# [Directions]
Reproduce the following material exactly, including every line.

# [Stored data]
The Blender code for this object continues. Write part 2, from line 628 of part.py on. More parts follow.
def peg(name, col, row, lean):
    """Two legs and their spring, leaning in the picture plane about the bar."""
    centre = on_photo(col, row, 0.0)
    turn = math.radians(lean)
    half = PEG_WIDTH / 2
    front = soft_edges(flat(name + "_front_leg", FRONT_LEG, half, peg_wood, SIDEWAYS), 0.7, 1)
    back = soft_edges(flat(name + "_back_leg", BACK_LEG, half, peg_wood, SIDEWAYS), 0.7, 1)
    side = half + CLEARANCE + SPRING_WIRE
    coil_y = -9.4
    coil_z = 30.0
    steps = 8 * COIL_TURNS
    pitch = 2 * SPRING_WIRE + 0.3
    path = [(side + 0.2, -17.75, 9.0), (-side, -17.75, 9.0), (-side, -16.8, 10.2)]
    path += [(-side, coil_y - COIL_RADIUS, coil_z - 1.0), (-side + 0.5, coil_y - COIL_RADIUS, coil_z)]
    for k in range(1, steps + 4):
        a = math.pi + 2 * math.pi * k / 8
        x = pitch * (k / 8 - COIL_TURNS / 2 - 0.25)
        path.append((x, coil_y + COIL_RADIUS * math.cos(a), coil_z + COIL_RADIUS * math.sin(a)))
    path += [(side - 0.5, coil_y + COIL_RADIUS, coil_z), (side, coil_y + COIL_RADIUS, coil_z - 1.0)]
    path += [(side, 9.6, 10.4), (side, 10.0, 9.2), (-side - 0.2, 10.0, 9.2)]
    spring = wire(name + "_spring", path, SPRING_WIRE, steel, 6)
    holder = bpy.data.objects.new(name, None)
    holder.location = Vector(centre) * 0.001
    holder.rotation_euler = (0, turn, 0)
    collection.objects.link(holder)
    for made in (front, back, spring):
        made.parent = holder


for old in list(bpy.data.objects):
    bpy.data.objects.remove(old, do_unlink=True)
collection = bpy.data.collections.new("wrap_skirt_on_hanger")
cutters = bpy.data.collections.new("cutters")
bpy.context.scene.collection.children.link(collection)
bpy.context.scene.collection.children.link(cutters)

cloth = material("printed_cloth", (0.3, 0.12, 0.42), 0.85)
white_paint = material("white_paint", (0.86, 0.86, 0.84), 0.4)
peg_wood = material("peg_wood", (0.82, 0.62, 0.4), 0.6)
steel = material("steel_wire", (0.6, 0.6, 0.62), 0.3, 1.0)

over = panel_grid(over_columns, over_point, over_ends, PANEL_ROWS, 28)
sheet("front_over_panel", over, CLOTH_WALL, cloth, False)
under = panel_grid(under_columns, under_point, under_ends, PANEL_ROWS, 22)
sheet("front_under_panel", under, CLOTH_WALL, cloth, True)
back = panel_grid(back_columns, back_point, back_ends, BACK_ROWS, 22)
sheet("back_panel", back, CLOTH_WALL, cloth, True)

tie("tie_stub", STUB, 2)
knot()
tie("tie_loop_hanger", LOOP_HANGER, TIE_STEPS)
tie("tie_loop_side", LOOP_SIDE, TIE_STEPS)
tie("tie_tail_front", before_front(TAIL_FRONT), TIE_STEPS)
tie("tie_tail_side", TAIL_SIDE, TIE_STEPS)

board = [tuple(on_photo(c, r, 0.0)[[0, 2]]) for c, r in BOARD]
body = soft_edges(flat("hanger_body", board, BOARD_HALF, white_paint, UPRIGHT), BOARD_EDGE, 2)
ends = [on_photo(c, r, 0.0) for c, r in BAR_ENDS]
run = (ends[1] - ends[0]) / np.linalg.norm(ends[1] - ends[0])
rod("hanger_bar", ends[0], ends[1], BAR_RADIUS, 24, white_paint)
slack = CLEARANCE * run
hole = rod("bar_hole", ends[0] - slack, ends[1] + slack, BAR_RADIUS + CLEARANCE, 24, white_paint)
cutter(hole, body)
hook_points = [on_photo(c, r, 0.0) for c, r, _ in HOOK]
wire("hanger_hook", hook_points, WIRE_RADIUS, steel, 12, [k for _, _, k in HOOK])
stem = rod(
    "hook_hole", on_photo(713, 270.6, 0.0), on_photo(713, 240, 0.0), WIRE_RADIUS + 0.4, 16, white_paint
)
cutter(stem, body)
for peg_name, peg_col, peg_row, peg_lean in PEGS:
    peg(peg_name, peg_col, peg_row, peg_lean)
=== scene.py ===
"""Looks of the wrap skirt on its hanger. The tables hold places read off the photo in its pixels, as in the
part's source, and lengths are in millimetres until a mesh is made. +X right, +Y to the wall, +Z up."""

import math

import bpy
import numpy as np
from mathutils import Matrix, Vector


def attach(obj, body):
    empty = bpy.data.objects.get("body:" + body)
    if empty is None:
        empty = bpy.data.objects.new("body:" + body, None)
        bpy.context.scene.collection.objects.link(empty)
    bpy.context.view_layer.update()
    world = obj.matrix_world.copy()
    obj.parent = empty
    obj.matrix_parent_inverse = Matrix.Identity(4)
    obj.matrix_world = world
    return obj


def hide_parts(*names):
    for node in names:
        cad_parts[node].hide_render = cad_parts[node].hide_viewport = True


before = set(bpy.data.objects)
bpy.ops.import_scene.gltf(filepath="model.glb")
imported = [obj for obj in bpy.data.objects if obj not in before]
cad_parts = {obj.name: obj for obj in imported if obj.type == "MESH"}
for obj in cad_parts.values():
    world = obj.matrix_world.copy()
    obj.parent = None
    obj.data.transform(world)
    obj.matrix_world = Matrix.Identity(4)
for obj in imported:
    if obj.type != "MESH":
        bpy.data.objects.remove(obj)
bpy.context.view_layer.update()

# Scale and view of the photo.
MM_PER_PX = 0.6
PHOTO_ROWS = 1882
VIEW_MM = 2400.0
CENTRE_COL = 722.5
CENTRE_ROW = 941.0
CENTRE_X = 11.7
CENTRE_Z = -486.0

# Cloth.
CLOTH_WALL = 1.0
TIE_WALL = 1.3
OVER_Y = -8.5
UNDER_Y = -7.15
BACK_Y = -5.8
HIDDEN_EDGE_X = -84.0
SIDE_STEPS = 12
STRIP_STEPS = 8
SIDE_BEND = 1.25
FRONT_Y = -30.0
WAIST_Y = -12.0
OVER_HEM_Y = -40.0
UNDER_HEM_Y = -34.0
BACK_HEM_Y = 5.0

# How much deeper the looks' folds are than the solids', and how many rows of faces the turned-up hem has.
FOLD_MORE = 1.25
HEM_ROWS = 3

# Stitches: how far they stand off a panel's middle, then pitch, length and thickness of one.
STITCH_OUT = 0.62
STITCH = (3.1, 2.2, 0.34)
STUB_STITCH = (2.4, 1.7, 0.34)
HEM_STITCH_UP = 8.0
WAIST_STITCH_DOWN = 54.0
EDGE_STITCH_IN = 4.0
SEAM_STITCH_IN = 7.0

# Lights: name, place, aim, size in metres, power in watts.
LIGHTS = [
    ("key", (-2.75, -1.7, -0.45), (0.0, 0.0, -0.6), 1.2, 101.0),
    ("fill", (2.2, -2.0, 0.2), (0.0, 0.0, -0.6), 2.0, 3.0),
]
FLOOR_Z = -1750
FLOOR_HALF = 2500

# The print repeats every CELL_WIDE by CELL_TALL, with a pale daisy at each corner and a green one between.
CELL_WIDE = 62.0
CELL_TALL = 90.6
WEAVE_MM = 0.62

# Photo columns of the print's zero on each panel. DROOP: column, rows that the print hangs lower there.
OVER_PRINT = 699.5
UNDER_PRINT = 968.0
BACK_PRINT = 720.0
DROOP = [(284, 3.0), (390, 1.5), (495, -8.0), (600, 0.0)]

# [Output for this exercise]
The Blender code for this object continues. Write part 2, from line 628 of part.py on. More parts follow.
def peg(name, col, row, lean):
    """Two legs and their spring, leaning in the picture plane about the bar."""
    centre = on_photo(col, row, 0.0)
    turn = math.radians(lean)
    half = PEG_WIDTH / 2
    front = soft_edges(flat(name + "_front_leg", FRONT_LEG, half, peg_wood, SIDEWAYS), 0.7, 1)
    back = soft_edges(flat(name + "_back_leg", BACK_LEG, half, peg_wood, SIDEWAYS), 0.7, 1)
    side = half + CLEARANCE + SPRING_WIRE
    coil_y = -9.4
    coil_z = 30.0
    steps = 8 * COIL_TURNS
    pitch = 2 * SPRING_WIRE + 0.3
    path = [(side + 0.2, -17.75, 9.0), (-side, -17.75, 9.0), (-side, -16.8, 10.2)]
    path += [(-side, coil_y - COIL_RADIUS, coil_z - 1.0), (-side + 0.5, coil_y - COIL_RADIUS, coil_z)]
    for k in range(1, steps + 4):
        a = math.pi + 2 * math.pi * k / 8
        x = pitch * (k / 8 - COIL_TURNS / 2 - 0.25)
        path.append((x, coil_y + COIL_RADIUS * math.cos(a), coil_z + COIL_RADIUS * math.sin(a)))
    path += [(side - 0.5, coil_y + COIL_RADIUS, coil_z), (side, coil_y + COIL_RADIUS, coil_z - 1.0)]
    path += [(side, 9.6, 10.4), (side, 10.0, 9.2), (-side - 0.2, 10.0, 9.2)]
    spring = wire(name + "_spring", path, SPRING_WIRE, steel, 6)
    holder = bpy.data.objects.new(name, None)
    holder.location = Vector(centre) * 0.001
    holder.rotation_euler = (0, turn, 0)
    collection.objects.link(holder)
    for made in (front, back, spring):
        made.parent = holder


for old in list(bpy.data.objects):
    bpy.data.objects.remove(old, do_unlink=True)
collection = bpy.data.collections.new("wrap_skirt_on_hanger")
cutters = bpy.data.collections.new("cutters")
bpy.context.scene.collection.children.link(collection)
bpy.context.scene.collection.children.link(cutters)

cloth = material("printed_cloth", (0.3, 0.12, 0.42), 0.85)
white_paint = material("white_paint", (0.86, 0.86, 0.84), 0.4)
peg_wood = material("peg_wood", (0.82, 0.62, 0.4), 0.6)
steel = material("steel_wire", (0.6, 0.6, 0.62), 0.3, 1.0)

over = panel_grid(over_columns, over_point, over_ends, PANEL_ROWS, 28)
sheet("front_over_panel", over, CLOTH_WALL, cloth, False)
under = panel_grid(under_columns, under_point, under_ends, PANEL_ROWS, 22)
sheet("front_under_panel", under, CLOTH_WALL, cloth, True)
back = panel_grid(back_columns, back_point, back_ends, BACK_ROWS, 22)
sheet("back_panel", back, CLOTH_WALL, cloth, True)

tie("tie_stub", STUB, 2)
knot()
tie("tie_loop_hanger", LOOP_HANGER, TIE_STEPS)
tie("tie_loop_side", LOOP_SIDE, TIE_STEPS)
tie("tie_tail_front", before_front(TAIL_FRONT), TIE_STEPS)
tie("tie_tail_side", TAIL_SIDE, TIE_STEPS)

board = [tuple(on_photo(c, r, 0.0)[[0, 2]]) for c, r in BOARD]
body = soft_edges(flat("hanger_body", board, BOARD_HALF, white_paint, UPRIGHT), BOARD_EDGE, 2)
ends = [on_photo(c, r, 0.0) for c, r in BAR_ENDS]
run = (ends[1] - ends[0]) / np.linalg.norm(ends[1] - ends[0])
rod("hanger_bar", ends[0], ends[1], BAR_RADIUS, 24, white_paint)
slack = CLEARANCE * run
hole = rod("bar_hole", ends[0] - slack, ends[1] + slack, BAR_RADIUS + CLEARANCE, 24, white_paint)
cutter(hole, body)
hook_points = [on_photo(c, r, 0.0) for c, r, _ in HOOK]
wire("hanger_hook", hook_points, WIRE_RADIUS, steel, 12, [k for _, _, k in HOOK])
stem = rod(
    "hook_hole", on_photo(713, 270.6, 0.0), on_photo(713, 240, 0.0), WIRE_RADIUS + 0.4, 16, white_paint
)
cutter(stem, body)
for peg_name, peg_col, peg_row, peg_lean in PEGS:
    peg(peg_name, peg_col, peg_row, peg_lean)
=== scene.py ===
"""Looks of the wrap skirt on its hanger. The tables hold places read off the photo in its pixels, as in the
part's source, and lengths are in millimetres until a mesh is made. +X right, +Y to the wall, +Z up."""

import math

import bpy
import numpy as np
from mathutils import Matrix, Vector


def attach(obj, body):
    empty = bpy.data.objects.get("body:" + body)
    if empty is None:
        empty = bpy.data.objects.new("body:" + body, None)
        bpy.context.scene.collection.objects.link(empty)
    bpy.context.view_layer.update()
    world = obj.matrix_world.copy()
    obj.parent = empty
    obj.matrix_parent_inverse = Matrix.Identity(4)
    obj.matrix_world = world
    return obj


def hide_parts(*names):
    for node in names:
        cad_parts[node].hide_render = cad_parts[node].hide_viewport = True


before = set(bpy.data.objects)
bpy.ops.import_scene.gltf(filepath="model.glb")
imported = [obj for obj in bpy.data.objects if obj not in before]
cad_parts = {obj.name: obj for obj in imported if obj.type == "MESH"}
for obj in cad_parts.values():
    world = obj.matrix_world.copy()
    obj.parent = None
    obj.data.transform(world)
    obj.matrix_world = Matrix.Identity(4)
for obj in imported:
    if obj.type != "MESH":
        bpy.data.objects.remove(obj)
bpy.context.view_layer.update()

# Scale and view of the photo.
MM_PER_PX = 0.6
PHOTO_ROWS = 1882
VIEW_MM = 2400.0
CENTRE_COL = 722.5
CENTRE_ROW = 941.0
CENTRE_X = 11.7
CENTRE_Z = -486.0

# Cloth.
CLOTH_WALL = 1.0
TIE_WALL = 1.3
OVER_Y = -8.5
UNDER_Y = -7.15
BACK_Y = -5.8
HIDDEN_EDGE_X = -84.0
SIDE_STEPS = 12
STRIP_STEPS = 8
SIDE_BEND = 1.25
FRONT_Y = -30.0
WAIST_Y = -12.0
OVER_HEM_Y = -40.0
UNDER_HEM_Y = -34.0
BACK_HEM_Y = 5.0

# How much deeper the looks' folds are than the solids', and how many rows of faces the turned-up hem has.
FOLD_MORE = 1.25
HEM_ROWS = 3

# Stitches: how far they stand off a panel's middle, then pitch, length and thickness of one.
STITCH_OUT = 0.62
STITCH = (3.1, 2.2, 0.34)
STUB_STITCH = (2.4, 1.7, 0.34)
HEM_STITCH_UP = 8.0
WAIST_STITCH_DOWN = 54.0
EDGE_STITCH_IN = 4.0
SEAM_STITCH_IN = 7.0

# Lights: name, place, aim, size in metres, power in watts.
LIGHTS = [
    ("key", (-2.75, -1.7, -0.45), (0.0, 0.0, -0.6), 1.2, 101.0),
    ("fill", (2.2, -2.0, 0.2), (0.0, 0.0, -0.6), 2.0, 3.0),
]
FLOOR_Z = -1750
FLOOR_HALF = 2500

# The print repeats every CELL_WIDE by CELL_TALL, with a pale daisy at each corner and a green one between.
CELL_WIDE = 62.0
CELL_TALL = 90.6
WEAVE_MM = 0.62

# Photo columns of the print's zero on each panel. DROOP: column, rows that the print hangs lower there.
OVER_PRINT = 699.5
UNDER_PRINT = 968.0
BACK_PRINT = 720.0
DROOP = [(284, 3.0), (390, 1.5), (495, -8.0), (600, 0.0)]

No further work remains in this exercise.